Anjuman Tajran Rawalpindi President Sheikh Sadiqque told that the increase in the sales tax will result in price hike. "The government allocated Rs 225 billion for the energy generation which is very low and it had to increase it to Rs 500 billion because the business will not run due to energy crisis," he said.
He suggested that the allocation of money for laptops and money saved from Prime Minister House expenditure should be spent to improve the electricity generation in the country.
Our Staff Reporter from Karachi adds: Former president of Karachi Chamber of Commerce and Industry Mian Abrar Ahmad expressed concern over 1 per cent increase in sales tax but appreciated the budget 2013 as a whole.
Increase of 1 per cent in sales tax must bring the price hike but if we saw in a broader context that is necessary for the betterment of country.

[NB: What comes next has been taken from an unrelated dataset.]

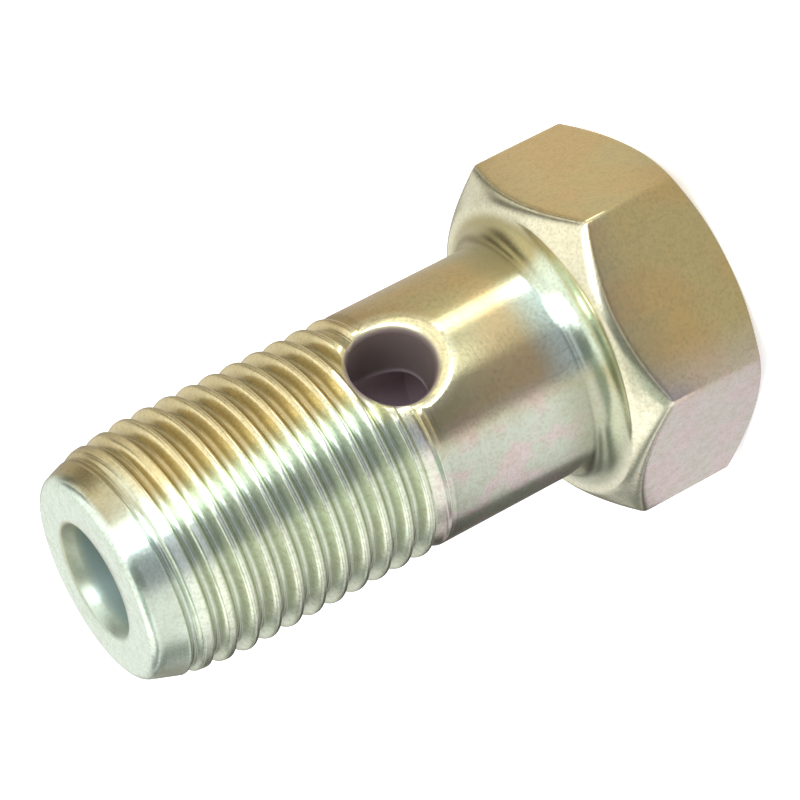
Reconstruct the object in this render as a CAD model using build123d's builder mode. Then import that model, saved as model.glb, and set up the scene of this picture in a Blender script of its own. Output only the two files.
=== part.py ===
from build123d import *
import math
import os

# Banjo bolt: a hollow hexagon screw that holds a ring fitting and lets the fluid through.
# 9/16-18 UNF thread, 3/4 in hexagon, one cross drilling into a blind axial bore.
# It stands on its head: +Z runs from the top of the head to the threaded tip.

# hexagon head
across_flats = 19.0
head_height = 8.4
top_chamfer_d = 18.7       # circle left flat on top of the head
top_chamfer = 30.0         # slope of the chamfer on top, degrees
bearing_chamfer_d = 17.8   # circle left flat on the bearing side
bearing_chamfer = 35.0     # slope of the chamfer on the bearing side
underhead_fillet = 1.3

# shank
shank_length = 29.1        # bearing face to tip
shank_d = 14.0

# threaded length, plain at the diameter of its crests
thread_d = 14.2
thread_length = 18.5       # tip to where the crests begin to rise
rise_length = 0.6          # over which the crests rise from the shank
full_form = 5.6            # tip to the first full crest

# lead-in at the tip
face_d = 11.8
face_round = 0.55
lead_d = 13.4
lead_length = 2.3

# drillings
bore_d = 6.0
bore_past = 1.1            # full bore past the cross drilling
bore_mouth_d = 6.9
drill_point = 59.0         # half of the drill's point angle
port_d = 4.8
port_height = 10.6         # bearing face to the centre of the cross drilling
port_rim = 0.8             # chamfer round both mouths of the cross drilling

# how far cutting outlines reach past what they cut
margin = 1.0

# heights and radii that follow
bearing_z = head_height
tip_z = bearing_z + shank_length
thread_z = tip_z - thread_length
port_z = bearing_z + port_height
bore_end_z = port_z - port_d / 2 - bore_past
shank_r = shank_d / 2
crest_r = thread_d / 2
blank_r = across_flats / 2 / math.cos(math.radians(30)) + margin
top_slope = math.tan(math.radians(top_chamfer)) * (blank_r - top_chamfer_d / 2)
bearing_slope = math.tan(math.radians(bearing_chamfer)) * (blank_r - bearing_chamfer_d / 2)
bore_point = bore_d / 2 / math.tan(math.radians(drill_point))
mouth_depth = (bore_mouth_d - bore_d) / 2

# the cross drilling as a plug: a chamfered hole in a plain bar, turned inside out
bar_length = port_d + 2 * (port_rim + margin)

with BuildPart() as drilled_bar:
    with Locations((0, 0, port_z)):
        Cylinder(crest_r, bar_length)
        Cylinder(port_d / 2, thread_d + 2 * margin, rotation=(90, 0, 0), mode=Mode.SUBTRACT)
    chamfer(edges().filter_by(GeomType.BSPLINE), port_rim)

with BuildPart() as port:
    with Locations((0, 0, port_z)):
        Cylinder(crest_r, bar_length)
    add(drilled_bar.part, mode=Mode.SUBTRACT)

with BuildPart() as banjo_bolt:
    # head: hexagon with a corner over the drilling, turned to its chamfers
    with BuildSketch(Plane.XY):
        RegularPolygon(across_flats / 2, 6, major_radius=False, rotation=30)
    extrude(amount=head_height)
    with BuildSketch(Plane.XZ):
        with BuildLine():
            Polyline(
                (0, 0),
                (top_chamfer_d / 2, 0),
                (blank_r, top_slope),
                (blank_r, bearing_z - bearing_slope),
                (bearing_chamfer_d / 2, bearing_z),
                (0, bearing_z),
                close=True,
            )
        make_face()
    revolve(axis=Axis.Z, mode=Mode.INTERSECT)

    # shank and threaded length, turned in one
    with BuildSketch(Plane.XZ):
        with BuildLine():
            Polyline(
                (0, bearing_z / 2),
                (shank_r, bearing_z / 2),
                (shank_r, thread_z),
                (crest_r, thread_z + rise_length),
                (crest_r, tip_z - full_form),
                (lead_d / 2, tip_z - lead_length),
                (face_d / 2, tip_z),
                (0, tip_z),
                close=True,
            )
        make_face()
        fillet(vertices().group_by(Axis.Y)[-1].sort_by(Axis.X)[-1], face_round)
    revolve(axis=Axis.Z)
    bearing_edges = edges().filter_by(GeomType.CIRCLE).filter_by_position(Axis.Z, bearing_z, bearing_z)
    fillet(bearing_edges.sort_by(SortBy.RADIUS)[0], underhead_fillet)

    # axial bore with a countersunk mouth and the drill's point at its end
    with BuildSketch(Plane.XZ):
        with BuildLine():
            Polyline(
                (0, tip_z + margin),
                (bore_mouth_d / 2 + margin, tip_z + margin),
                (bore_d / 2, tip_z - mouth_depth),
                (bore_d / 2, bore_end_z),
                (0, bore_end_z - bore_point),
                close=True,
            )
        make_face()
    revolve(axis=Axis.Z, mode=Mode.SUBTRACT)
    add(port.part, mode=Mode.SUBTRACT)

banjo_bolt.part.label = "banjo_bolt"

os.makedirs("parts", exist_ok=True)
export_step(banjo_bolt.part, "parts/banjo_bolt.step")
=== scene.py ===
import math

import bpy
from mathutils import Matrix, Vector


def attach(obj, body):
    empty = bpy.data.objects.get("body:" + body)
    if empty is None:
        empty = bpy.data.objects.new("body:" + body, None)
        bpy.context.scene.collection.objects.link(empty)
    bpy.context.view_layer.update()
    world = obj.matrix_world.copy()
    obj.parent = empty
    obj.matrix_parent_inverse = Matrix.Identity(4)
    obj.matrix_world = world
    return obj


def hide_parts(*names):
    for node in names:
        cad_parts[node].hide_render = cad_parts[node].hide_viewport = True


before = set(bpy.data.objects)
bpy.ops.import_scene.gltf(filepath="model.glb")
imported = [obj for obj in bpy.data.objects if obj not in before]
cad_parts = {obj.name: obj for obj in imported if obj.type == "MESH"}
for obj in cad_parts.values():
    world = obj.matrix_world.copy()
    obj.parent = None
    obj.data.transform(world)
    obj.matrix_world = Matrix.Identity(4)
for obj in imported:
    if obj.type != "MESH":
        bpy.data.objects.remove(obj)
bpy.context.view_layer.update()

# The bolt is modelled in millimetres, standing on its head, and scaled to metres at the end.
MM = 0.001

# ---------------------------------------------------------------- sizes
ACROSS_FLATS = 19.0
HEAD_HEIGHT = 8.4
TOP_CIRCLE_R = 9.35
TOP_SLOPE = math.tan(math.radians(30))
BEARING_CIRCLE_R = 8.9
BEARING_SLOPE = math.tan(math.radians(35))
NECK_ROUND = 1.6         # a little more than the solid's

TIP_Z = 37.5
SHANK_R = 7.0

CREST_R = 7.1
THREAD_Z = TIP_Z - 18.5
RISE_LENGTH = 0.6
FULL_FORM_Z = TIP_Z - 5.6
LEAD_Z = TIP_Z - 2.3
LEAD_R = 6.7
FACE_R = 5.9
FACE_ROUND = 0.7         # a little more than the solid's

BORE_R = 3.0
BORE_MOUTH_R = 3.45
MOUTH_ROUND = 0.3
BORE_END_Z = 15.5
BORE_POINT = BORE_R / math.tan(math.radians(59))
PORT_R = 2.4
PORT_Z = 19.0
PORT_RIM = 0.8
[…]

H M Shazad, Chairman Car Dealers Association, said the proposed budget is good enough and, if implemented, can bring a good change. Shazad said the law and order situation in the country especially in Karachi is badly affecting the trading activities and government should focus on it. He said the past experience of the hybrid cars shows that is a very expensive vehicle. And the 660 cc imported cars are petrol and budget friendly they can play a vital role to control the petrol and CNG crisis. He said as per the budget proposal given by the business community government can save revenue of Rs 50 to 60 billion.
The Union of Small and Medium Enterprises (UNISAME) appreciated the increase in tax holiday period from 5 years to 10 years for Special Economic Zones (SEZ), the exemption of import duties on alternate energy systems and reduction of taxes from 35 to 30% and said these are very positive steps.
President UNISAME Zulfikar Thaver said we had proposed 0% duty on alternate energy devices and enhancing the scope of SEZ and streamlining the FBR and are happy that the FM has advised broadening the tax net, simplifying the procedures and increasing efficiency for better tax collection.